PERSONNEL D’ADF
Depuis leur entrée en République centrafricaine (RCA) en 2018, les mercenaires du groupe Wagner de Russie exploitent sans relâche les ressources naturelles du pays. Très récemment, ils ont entrepris l’abattage des arbres pour financer leur organisation et aider la guerre du président russe Vladimir Poutine en Ukraine.
En 2021, les autorités de Centrafrique ont accordé une concession de trente ans à Bois Rouge, société affiliée à Wagner, pour récolter les bûches d’arbre dans une zone de près de 186.000 hectares, soit plus de deux fois la taille du parc national Mbaéré-Bodingué sur la rive opposée de la rivière Mbaéré.
Si la Wagner exploite seulement le tiers de ces terres, elle pourrait gagner près de 900 millions de dollars en vendant les bûches sur le marché international, selon certaines estimations.
La Wagner et ses affiliées ne sont pas les seuls groupes qui saisissent les ressources forestières de la RCA. Les groupes rebelles financent leurs propres opérations en vendant les bûches illégalement abattues. Des bandes criminelles organisées font de même, en travaillant souvent avec la Chine pour exporter les bûches en contrebande vers les marchés de meubles d’Asie.
« Le trafic du bois a aussi été rendu possible par l’instabilité politique prolongée de la RCA, et il a joué un rôle majeur dans le financement du conflit qui a décimé le pays », écrit le chercheur Oluwole Ojewale pour l’Institut d’études de sécurité.
Les forêts recouvrent 37 % de la RCA, qui fait aussi partie du bassin du Congo. Toutefois, sans service forestier actif dans la plupart des régions du pays et avec des frontières poreuses avec les pays voisins, ces forêts peuvent être exploitées par les criminels.

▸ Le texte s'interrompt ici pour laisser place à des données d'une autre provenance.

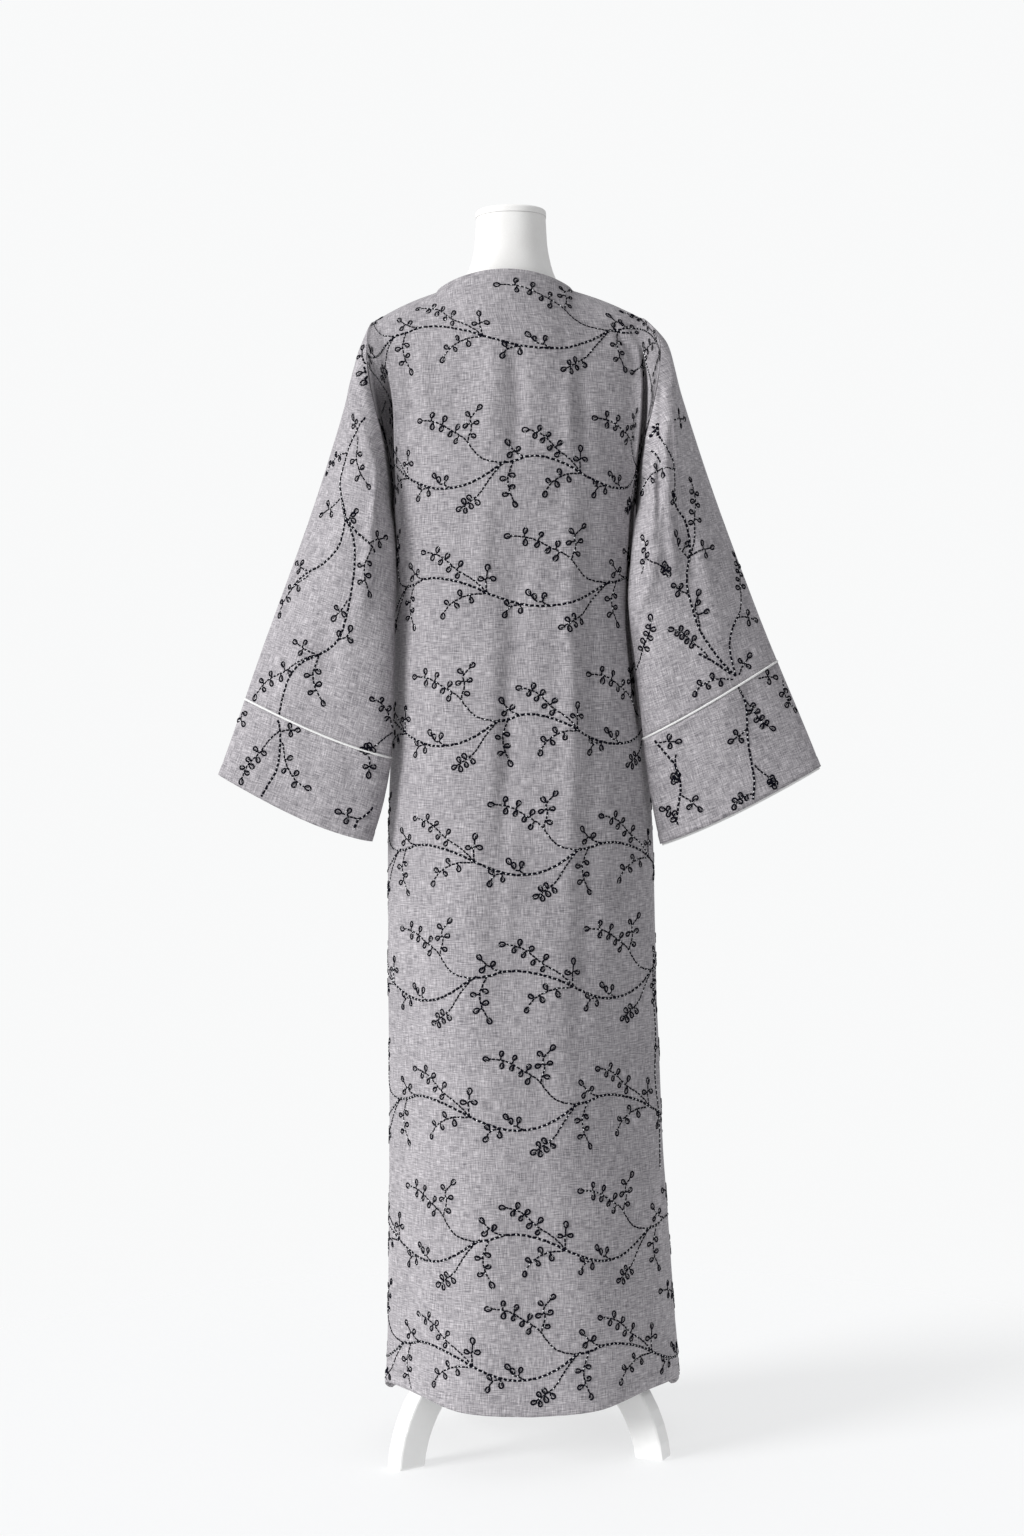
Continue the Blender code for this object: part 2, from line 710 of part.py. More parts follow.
def make_cuff(side):
    start = PIPING_PLACE[side] + length_share(side, PIPING_CLEARANCE)
    stations = [start + (1 - start) * step / CUFF_ROWS for step in range(CUFF_ROWS + 1)]
    outer = tube_grid(side, stations)
    inner = outer - WALL * tube_normals(outer)
    points, faces = sheet_solid(placed_grid(side, outer), placed_grid(side, inner), wraps=True)
    add_object("cuff_" + side, points, faces, "linen_cloth")


def make_piping(side):
    """A thin round cord in the seam between sleeve and cuff."""
    step = length_share(side, PIPING_STEP)
    place = PIPING_PLACE[side]
    grid = tube_grid(side, (place - step, place, place + step))
    normals = tube_normals(grid)[1]
    centres = grid[1] - PIPING_DEPTH * normals
    along = grid[2] - grid[0]
    along /= np.linalg.norm(along, axis=1, keepdims=True)
    rings = []
    for side_step in range(PIPING_SIDES):
        angle = 2 * math.pi * side_step / PIPING_SIDES
        rings.append(centres + PIPING_RADIUS * (math.cos(angle) * normals + math.sin(angle) * along))
    grid = placed_grid(side, np.array(rings))
    faces = []
    count = SLEEVE_AROUND
    for ring in range(PIPING_SIDES):
        after_ring = (ring + 1) % PIPING_SIDES
        for column in range(count):
            after = (column + 1) % count
            faces.append((ring * count + column, ring * count + after,
                          after_ring * count + after, after_ring * count + column))
    add_object("piping_" + side, grid.reshape(-1, 3), faces, "white_piping")


def make_edging(side):
    """The white strip inside a cuff that shows just below its edge."""
    top = 1 - length_share(side, EDGING_HEIGHT)
    below = length_share(side, EDGING_SHOW)
    inside = tube_grid(side, (top, 1.0))
    normals = tube_normals(inside)
    step = (inside[1] - inside[0]) / (1 - top) * below
    grid = np.array([inside[0], inside[1] + step])
    outer = grid - (WALL + EDGING_GAP) * normals
    inner = outer - EDGING_WALL * normals
    points, faces = sheet_solid(placed_grid(side, outer), placed_grid(side, inner), wraps=True)
    add_object("cuff_edging_" + side, points, faces, "white_piping")


# Dress form and stand

def torso_ring(height, grow=0.0):
    """Level ring of the dress form, wider at the back or front as its depths say."""
    half_width = float(TORSO.at("half_width", height)) + grow
    lean = float(FORM_LEAN.at("left", height))
    power = 2 / TORSO_ROUNDNESS
    ring = []
    for step in range(TORSO_AROUND):
        turn = 2 * math.pi * step / TORSO_AROUND
        depth_name = "back_depth" if math.sin(turn) >= 0 else "front_depth"
        depth = float(TORSO.at(depth_name, height)) + grow
        out = half_width * math.copysign(abs(math.cos(turn)) ** power, math.cos(turn))
        back = depth * math.copysign(abs(math.sin(turn)) ** power, math.sin(turn))
        ring.append((lean + out, back, height))
    return ring


def lofted_body(rings):
    """A closed solid over level rings with flat ends."""
    points = [point for ring in rings for point in ring]
    count = len(rings[0])
    faces = grid_faces(len(rings), count, 0, wraps=True)
    faces.append(tuple(range(count)))
    faces.append(tuple(range(len(points) - count, len(points))))
    return points, faces


def make_form():
    rings = [torso_ring(height) for height in TORSO.keys]
    points, faces = lofted_body(rings)
    add_object("form_torso", points, faces, "form_cover")
    top = float(TORSO.keys[-1])
    levels = [
        (top + FORM_GAP, CAP_OVERHANG),
        (CAP_TOP_HEIGHT - CAP_ROUNDING, CAP_OVERHANG),
        (CAP_TOP_HEIGHT - (1 - CAP_CORNER_UP) * CAP_ROUNDING, CAP_OVERHANG - CAP_CORNER_IN * CAP_ROUNDING),
        (CAP_TOP_HEIGHT, CAP_OVERHANG - CAP_ROUNDING),
    ]
    cap = []
    for height, grow in levels:
        cap.append([(out, back, height) for out, back, _ in torso_ring(top, grow)])
    points, faces = lofted_body(cap)
    add_object("neck_cap", points, faces, "form_cover")


def add_prism(name, radius, sides, turn, bottom, top, slot):
    rings = []
    for height in (bottom, top):
        ring = []
        for step in range(sides):
            angle = turn + 2 * math.pi * step / sides
            ring.append((POLE_LEFT + radius * math.sin(angle), POLE_BACK + radius * math.cos(angle), height))
        rings.append(ring)
    points, faces = lofted_body(rings)
    return add_object(name, points, faces, slot)


def make_pole_and_hub():
    torso_bottom = float(TORSO.keys[0])
    add_prism("pole", POLE_RADIUS, POLE_SIDES, 0.0, HUB_TOP + FORM_GAP, torso_bottom - FORM_GAP, "white_metal")
    corner = HUB_APOTHEM / math.cos(math.pi / 6)
    turn = math.radians(LEG_TURN["leg_1"]) + math.pi / 6
    hub = add_prism("hub", corner, 6, turn, HUB_BOTTOM, HUB_TOP, "white_wood")
    soften(hub, HUB_EDGE)


def soften(thing, width):
    """Round the sharp edges of a piece of wood."""
    bevel = thing.modifiers.new("soft_edges", "BEVEL")
    bevel.width = width * METRES
    bevel.segments = 2
    bevel.limit_method = "ANGLE"
    bevel.angle_limit = math.radians(WOOD_EDGE_ANGLE)


def leg_arc(radius, hub_reach):
    """Reach and height along one edge of a leg, from the hub down to the floor."""
    start = math.acos((hub_reach - LEG_CENTRE_REACH) / radius)
    end = math.asin(-LEG_CENTRE_HEIGHT / radius)
    arc = []
    for step in range(LEG_STEPS + 1):
        angle = start + (end - start) * step / LEG_STEPS
        arc.append((LEG_CENTRE_REACH + radius * math.cos(angle), LEG_CENTRE_HEIGHT + radius * math.sin(angle)))
    return arc


def make_leg(name):
    hub_reach = HUB_APOTHEM + FORM_GAP
    outer = leg_arc(LEG_RADIUS + LEG_DEPTH / 2, hub_reach)
    inner = leg_arc(LEG_RADIUS - LEG_DEPTH / 2, hub_reach)
    turn = math.radians(LEG_TURN[name])
    ahead = np.array([math.sin(turn), math.cos(turn), 0.0])
    aside = np.array([math.cos(turn), -math.sin(turn), 0.0])
    up = np.array([0.0, 0.0, 1.0])
    middle = np.array([POLE_LEFT, POLE_BACK, 0.0])
    points = []
    for reach_outer, reach_inner in zip(outer, inner):
        corners = ((reach_outer, 1), (reach_outer, -1), (reach_inner, -1), (reach_inner, 1))
        for (reach, height), sense in corners:
            points.append(middle + reach * ahead + height * up + sense * LEG_WIDTH / 2 * aside)
    faces = grid_faces(LEG_STEPS + 1, 4, 0, wraps=True)
    faces.append((0, 1, 2, 3))
    last = 4 * LEG_STEPS
    faces.append((last, last + 1, last + 2, last + 3))
    leg = add_object(name, points, faces, "white_wood")
    soften(leg, LEG_EDGE)


def main():
    clear_scene()
    make_body()
    for side in ("left", "right"):
        make_sleeve(side)
        make_cuff(side)
        make_piping(side)
    make_edging("right")
    make_form()
    make_pole_and_hub()
    for name in LEG_TURN:
        make_leg(name)


main()
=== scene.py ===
"""Open-front abaya on a limbless dress form: cloth, embroidery, sewing and finishes.

The object's sizes are in millimetres and become metres when a piece is made. The studio's are in metres.
+Z is up, +X is the wearer's left, the open front faces -Y, and the camera stands behind the garment.
"""

import math

import bmesh
import bpy
import numpy as np
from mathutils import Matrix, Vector


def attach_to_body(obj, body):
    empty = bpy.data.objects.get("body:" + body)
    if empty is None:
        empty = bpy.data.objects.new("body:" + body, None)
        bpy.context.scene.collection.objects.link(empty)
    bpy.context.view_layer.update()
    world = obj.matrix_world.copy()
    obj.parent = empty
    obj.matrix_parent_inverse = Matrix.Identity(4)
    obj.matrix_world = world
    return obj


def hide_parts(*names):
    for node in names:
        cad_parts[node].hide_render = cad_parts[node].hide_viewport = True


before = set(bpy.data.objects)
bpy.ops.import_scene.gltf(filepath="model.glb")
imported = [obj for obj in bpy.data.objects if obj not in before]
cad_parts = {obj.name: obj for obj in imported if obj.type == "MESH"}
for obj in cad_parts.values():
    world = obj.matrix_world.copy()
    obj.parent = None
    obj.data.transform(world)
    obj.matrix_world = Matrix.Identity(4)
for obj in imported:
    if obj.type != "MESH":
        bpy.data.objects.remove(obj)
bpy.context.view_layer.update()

METRES = 0.001

# The shapes are written round the dress form's axis, which lies this far behind the frame's middle
BODY_BACK = 10.6

# Cloth and its cut edges
CLOTH_THICKNESS = 1.1
SEAM_GAP = 0.4
ARMHOLE_GAP = 0.6
SECTION_ROUNDNESS = 2.3
TURN_HEIGHT = 1000.0
UNDERARM_HEIGHT = 1155.0
TIP_HEIGHT = 1389.0
CUFF_OUTER_HEIGHT = 831.0
CUFF_INNER_HEIGHT = {"left": 747.0, "right": 739.0}

# Neckline, shoulder and armhole
NECK_HALF_WIDTH = 84.0
NECK_BACK_DEPTH = 58.0
NECK_BACK_HEIGHT = 1442.0
NECK_POINT_HEIGHT = 1425.0
NECK_DROP_POWER = 2.0
NECK_FRONT_POWER = 2.2
NECK_FRONT_ROUNDING = 0.9
NECK_FRONT_HEIGHT = 1352.0
NECK_FRONT_DEPTH = 104.0
SHOULDER_TIP = 167.0
SHOULDER_BOW = 3.0
ARMHOLE_HALF_DEPTH = 60.0

# Sleeves, cuffs and piping
PIPING_PLACE = {"left": 0.8344, "right": 0.7676}
INNER_LAG = {"left": 1.585, "right": 1.4}
CUFF_EDGE_BOW = {"left": 8.5, "right": 4.5}
CUFF_EDGE_SKEW = 0.35
PIPING_RADIUS = 1.4
PIPING_DEPTH = 0.1
PIPING_CLEARANCE = 1.3
EDGING_WALL = 0.8
EDGING_GAP = 0.9
EDGING_HEIGHT = 14.0
EDGING_SHOW = 2.5


class Table:
    """Rows of sizes, read as smooth curves over the first column."""

    def __init__(self, columns, rows):
        ordered = sorted(rows)
        self.keys = np.array([row[0] for row in ordered], dtype=float)
        self.curves = {}
        for place, name in enumerate(columns[1:], start=1):
            values = np.array([row[place] for row in ordered], dtype=float)
            self.curves[name] = (values, even_slopes(self.keys, values))

    def at(self, name, key):
        values, slopes = self.curves[name]
        keys = self.keys
        key = np.clip(key, keys[0], keys[-1])
        low = np.clip(np.searchsorted(keys, key) - 1, 0, len(keys) - 2)
        step = keys[low + 1] - keys[low]
        part = (key - keys[low]) / step
        rest = 1.0 - part
        ends = rest * rest * (1 + 2 * part) * values[low] + part * part * (3 - 2 * part) * values[low + 1]
        bends = rest * rest * part * slopes[low] - part * part * rest * slopes[low + 1]
        return ends + step * bends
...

Selon un rapport publié par l’Indice mondial du crime organisé ENACT, de nombreux groupes criminels de la RCA travaillent avec d’autres réseaux au Soudan et au Soudan du Sud pour récolter les arbres et les passer en contrebande. Ils trafiquent le bois à l’étranger à la frontière avec le Cameroun, qui sert de port principal pour ce pays sans littoral. Les communautés locales exploitent aussi le bois, principalement dans la région Sud du pays.
L’Indice mondial du crime organisé classe la RCA parmi les dix premiers pays du monde tourmentés par le crime.
La société Bois Rouge affiliée à la Wagner a reçu sa licence d’abattage d’arbres lorsque la concession fut retirée de la société locale appelée Industrie forestière de Batalimo, selon All Eyes on Wagner.
La Wagner a obtenu la concession à peu près au moment où, en compagnie de l’armée de RCA, elle chassait le groupe rebelle Coalition des patriotes pour le changement, dirigé par l’ex-président François Bozizé, de plusieurs villes dans la préfecture de Lobaye, où se trouvent les terres de Wagner.
Un examen approfondi de l’échéancier suggère que quelque chose d’autre se produisait.
« Au moment où l’entreprise basée en Russie recevait la concession forestière, les soldats de la Wagner détenaient déjà le contrôle des zones environnantes, écrit M. Ojewale. L’action militaire pouvait donc masquer une protection pour l’abattage des arbres. »
L’abattage illégal et non contrôlé nuit en grande mesure aux communautés qui dépendent de la forêt pour leurs revenus et leurs ressources, en plus d’endommager les cours d’eau et les fleuves de la région.
« L’abattage illégal fait partie d’un cercle vicieux de gouvernance opaque, d’exploitation et d’insécurité qui privilégie la recherche des profits de certains officiels de l’état et acteurs étrangers », écrivent les analystes C. Browne, Catherine Lena Kelly et Carl Pilgram pour le Centre d’études stratégiques de l’Afrique. Ces scénarios réduisent la légitimité d’ensemble du gouvernement et contribuent plus encore à l’instabilité et la violence. »
Alors que la Wagner, les bandes criminelles organisées, les rebelles et le gouvernement se précipitent tous pour extraire des millions de dollars des forêts de la RCA, les groupes armés éliminent les villages, ce qui est une violation des droits de l’homme, et laissent dans leur sillage la dévastation.
« Le freinage des activités des acteurs étrangers, des sociétés et des leviers de l’abattage illégal et du trafic du bois en RCA est une tâche herculéenne », écrit M. Ojewale.